TCP Fast Open is available behind an about:flags setting in Microsoft Edge in Windows Insider Preview builds 14352 and higher. You can manage the TCP Fast Open setting by navigating to about:flags in the address bar. TCP Fast Open is currently off by default in Microsoft Edge, but we may adjust this in future preview builds in order to get more telemetry data.

Screen capture showing the TCP Fast Open toggle under "Networking" in about:flags.

TCP Fast Open can be managed via about:flags in Microsoft Edge

The next stage in our journey is to move from 1-RTT to 0-RTT using TLS 1.3. It turns out that doing 0-RTT safely is quite tricky—all 0-RTT solutions require sending key material and encrypted data from the client without waiting for any feedback from the server. At a minimum, that means that adversaries can capture and replay the messages, which implies that the feature has to be used with great care. In addition to that, there are many potential pitfalls, such as compromising privacy by carrying identifiers in clear text in the Hello message, or risking future compromise if the initial encryption depends on a server public key. The IETF working group is working through these issues now, and as they are resolved we expect to see adoption calls this summer and publication of the standard a few months later.

Diagram showing TLS 1.3 Session Resume combined with TCP Fast Open for 0-RTT handshakes.

TLS 1.3 Session Resume combined with TCP Fast Open

We know performance and security matter to our users and we’re committed to delivering a 0-RTT experience in Microsoft Edge through HTTP 2.0, TLS 1.3, TCP Fast Open, and TLS False Start.
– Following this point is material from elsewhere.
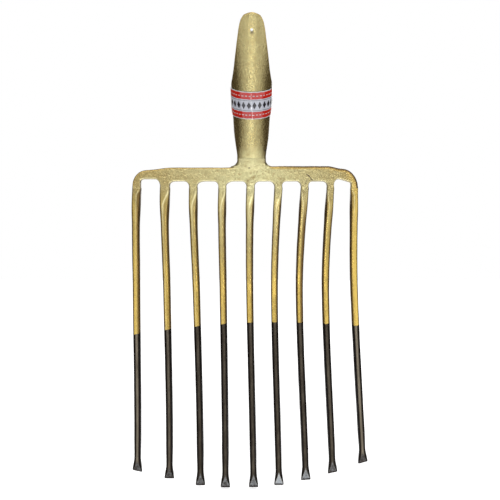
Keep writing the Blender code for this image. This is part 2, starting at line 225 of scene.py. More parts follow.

We’re also going to continue to work with industry leaders and experts in the standards bodies to build an interoperable TLS 1.3 solution for the web. You can try TCP Fast Open and TLS False Start on Windows Insider Preview builds today – let us know what you think!

– Christian Huitema, Distinguished Engineer

Updated June 15, 2016 10:28 am

Join the conversation

  1. What are the precise criteria that Edge/SChannel uses when deciding whether to False Start or not? For example, I believe Chrome and Firefox require ECDHE and one of {AES-GCM,ChaCha20-Poly1305}.